COLLECTED MATERIAL:
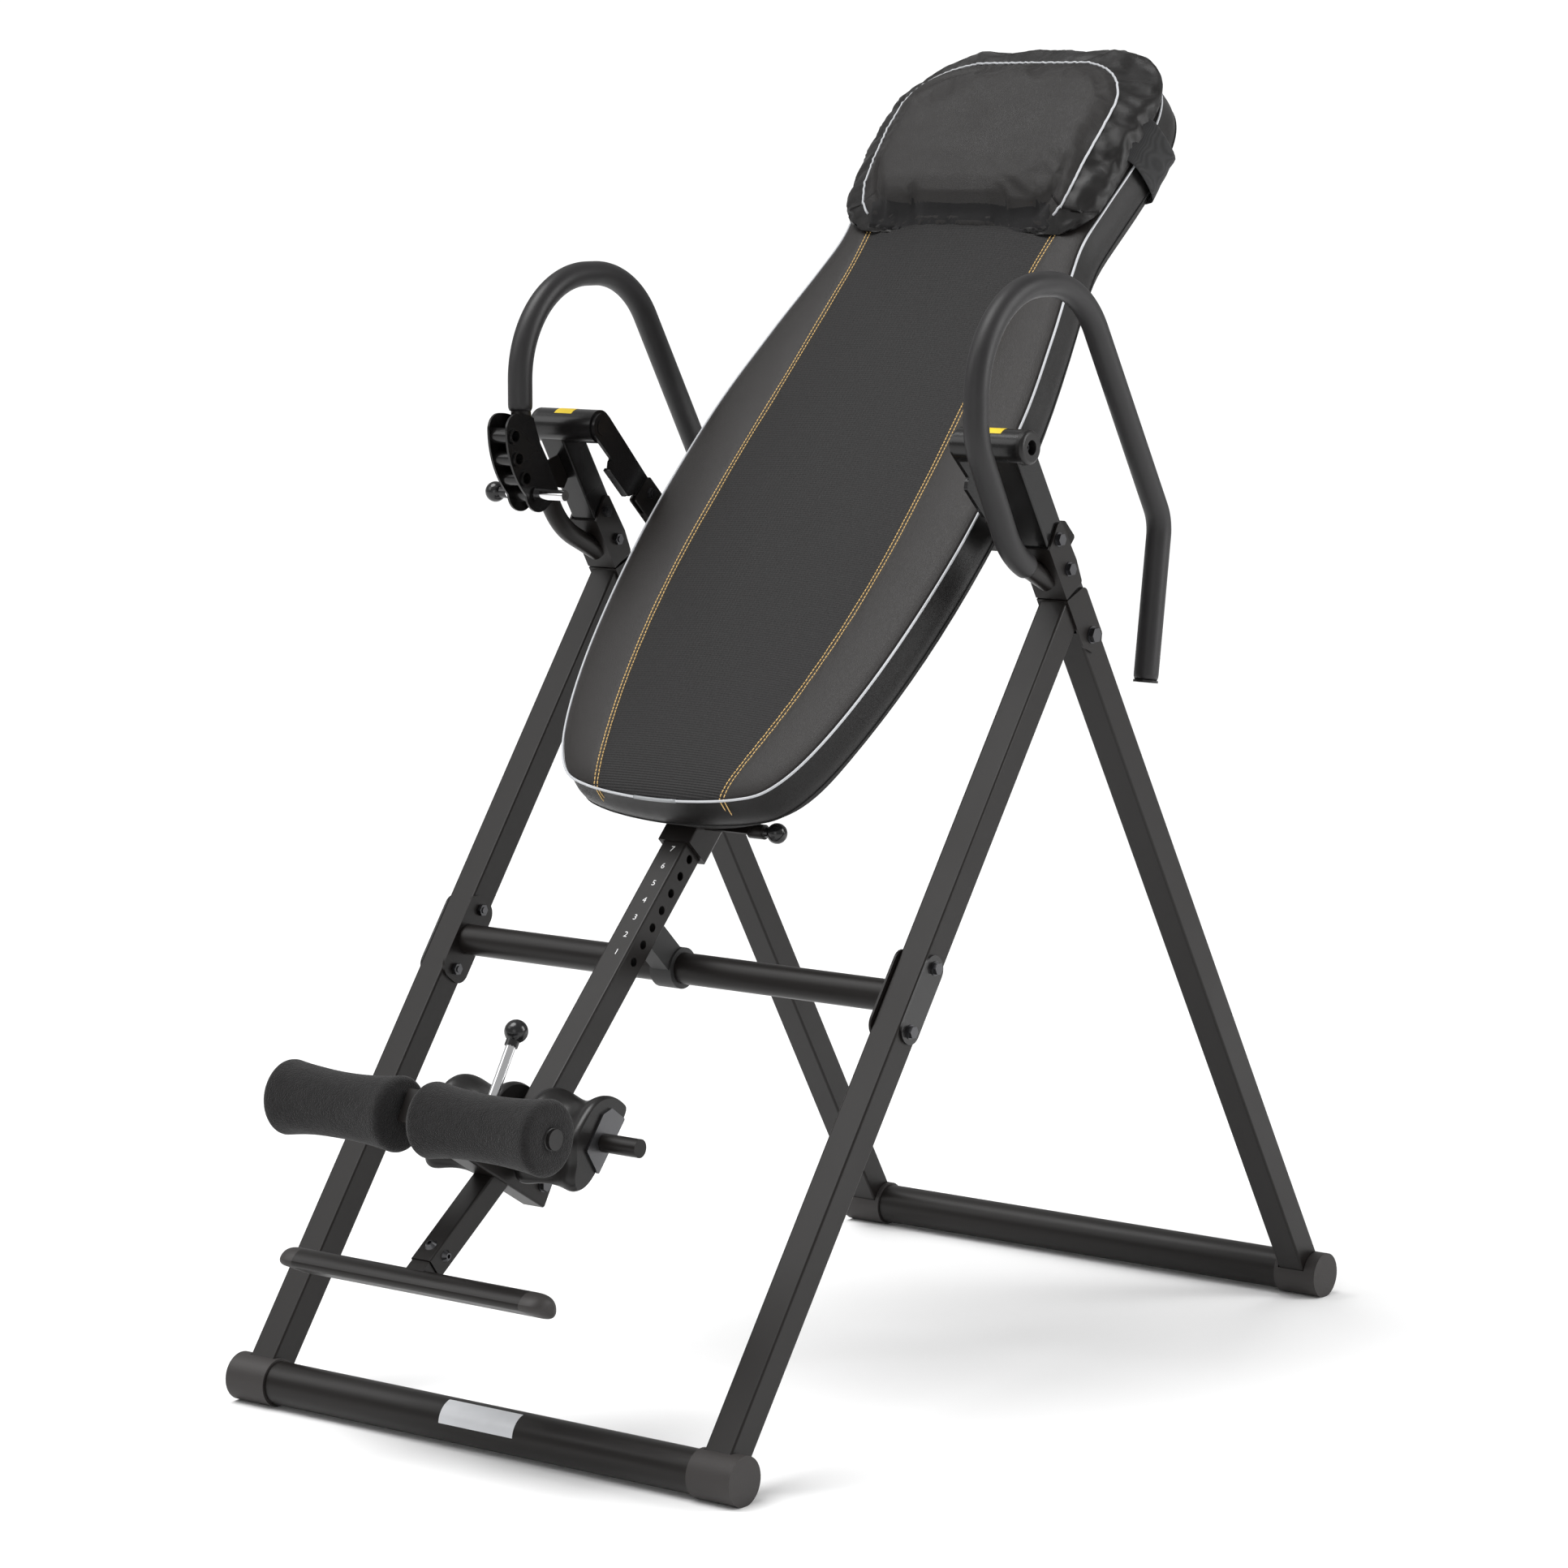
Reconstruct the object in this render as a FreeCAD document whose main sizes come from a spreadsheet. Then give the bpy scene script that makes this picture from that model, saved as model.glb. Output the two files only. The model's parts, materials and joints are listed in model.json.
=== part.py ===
import FreeCAD, Part
import math
import os

# Inversion table: a folding steel stand, a tilting bed on two pivots, and an ankle holder on a
# telescoping leg.  Millimetres.  X is the width, the foot end points to -Y and Z is up.  Left (-X) and
# right (+X) are as seen by someone who stands at the foot end and looks at the bed.
# The origin is on the floor, midway between the side frames and straight below the pivot axis.

V = FreeCAD.Vector
X_AXIS = V(1, 0, 0)
doc = FreeCAD.newDocument("inversion_table")

# ---------------------------------------------------------------- driving dimensions (mm, degrees)
DIMENSIONS = {
    # floor stand
    "pivot_height": 1144, "front_bar_y": -554, "rear_bar_y": 678, "bar_height": 28.6,
    "bar_half_length": 383, "bar_diameter": 52, "bar_wall": 2, "foot_cap_diameter": 58,
    "foot_cap_length": 61, "foot_cap_end": 5,
    "leg_centre_x": 347, "leg_side": 38, "leg_wall": 1.8,
    "crossbar_height": 518, "crossbar_diameter": 38, "plate_thickness": 3,
    "bracket_thickness": 3, "bracket_gap": 0.3,
    # pivot
    "housing_diameter": 42, "housing_bore": 30, "housing_inner_x": 277, "housing_outer_x": 368,
    "shaft_diameter": 16, "running_fit": 0.05, "bush_length": 14, "arm_thickness": 5,
    # bed, measured along the bed from the pivot and behind the pivot
    "bed_angle": 43.85, "bed_foot": -467, "bed_head": 752,
    "pad_face_depth": 121, "pad_crown": 11, "pad_back_depth": 170, "board_thickness": 12,
    "tube_depth": 204.5, "spine_side": 42, "spine_bore": 36.6, "spine_foot": -480, "spine_head": 430,
    # telescoping leg
    "height_tube_side": 36, "height_tube_wall": 2, "height_tube_head": -60, "hole_diameter": 11,
    "hole_pitch": 25.4, "hole_count": 16,
    # ankle holder, measured along its slide and above its axis
    "ankle_angle": 59, "ankle_box_width": 34, "ankle_box_height": 46, "ankle_box_wall": 2.5,
    "ankle_box_length": 172, "ankle_bar_width": 28.6, "ankle_bar_height": 40.6,
    "roller_diameter": 88, "roller_waist": 76, "roller_length": 182, "axle_diameter": 18,
    "heel_rod_diameter": 22, "lower_tube_side": 30, "footrest_width": 45, "footrest_thickness": 26,
    "footrest_half_length": 171,
    # handles
    "handle_diameter": 25, "handle_wall": 1.8, "grip_diameter": 31,
    # fasteners
    "bolt_diameter": 8, "bolt_clearance": 0.4, "hinge_bolt_diameter": 10, "hinge_fit": 0.09, "pin_diameter": 13.6, "pin_fit": 0.1,
}

sheet = doc.addObject("Spreadsheet::Sheet", "dims")
for row, (alias, value) in enumerate(DIMENSIONS.items(), start=1):
    sheet.set("A%d" % row, alias)
    sheet.set("B%d" % row, str(value))
    sheet.setAlias("B%d" % row, alias)
doc.recompute()


def dim(alias):
    """A driving dimension as the sheet holds it."""
    return float(getattr(sheet, alias))


# ---------------------------------------------------------------- places worked out from the sheet
class Line:
    """A direction in the YZ plane with its own frame: local Z along it, local X across the table."""

    def __init__(self, y, z, angle):
        self.y = y
        self.z = z
        self.angle = angle
        self.along = V(0, -math.sin(math.radians(angle)), math.cos(math.radians(angle)))
        self.across = V(0, math.cos(math.radians(angle)), math.sin(math.radians(angle)))

    def point(self, along, across=0.0, x=0.0):
        return V(x, self.y, self.z) + self.along * along + self.across * across

    def placement(self, x=0.0, along=0.0, across=0.0):
        return FreeCAD.Placement(self.point(along, across, x), FreeCAD.Rotation(X_AXIS, self.angle))


def angle_from(y0, z0, y1, z1):
    return math.degrees(math.atan2(-(y1 - y0), z1 - z0))


pivot_z = dim("pivot_height")
bar_z = dim("bar_height")
rear_y = dim("rear_bar_y")
front_y = dim("front_bar_y")
APEX = (113.8, 956.8)
rear_line = Line(rear_y, bar_z, angle_from(rear_y, bar_z, 0.0, pivot_z))
front_line = Line(front_y, bar_z, angle_from(front_y, bar_z, APEX[0], APEX[1]))
bed_line = Line(0.0, pivot_z, -dim("bed_angle"))
ankle_line = Line(-573.0, 365.0, dim("ankle_angle"))
lower_line = Line(-532.5, 319.5, 126.2)
REAR_LENGTH = math.hypot(rear_y, pivot_z - bar_z)
HINGE_ALONG = 1034.6
UPRIGHT_FOOT = 1062.0
BRACKET_TOP = 1100.0
HANDLE_BRACKET = (1102.0, 1188.0)
UPRIGHT_BOLTS = (1131.0, 1174.0)
leg_x = dim("leg_centre_x")
leg_half = dim("leg_side") / 2

TUBE_CORNER = 3.0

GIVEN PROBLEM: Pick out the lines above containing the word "FreeCAD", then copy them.

SOLUTION FOR THIS EXERCISE:
Reconstruct the object in this render as a FreeCAD document whose main sizes come from a spreadsheet. Then give the bpy scene script that makes this picture from that model, saved as model.glb. Output the two files only. The model's parts, materials and joints are listed in model.json.
import FreeCAD, Part
V = FreeCAD.Vector
doc = FreeCAD.newDocument("inversion_table")
        return FreeCAD.Placement(self.point(along, across, x), FreeCAD.Rotation(X_AXIS, self.angle))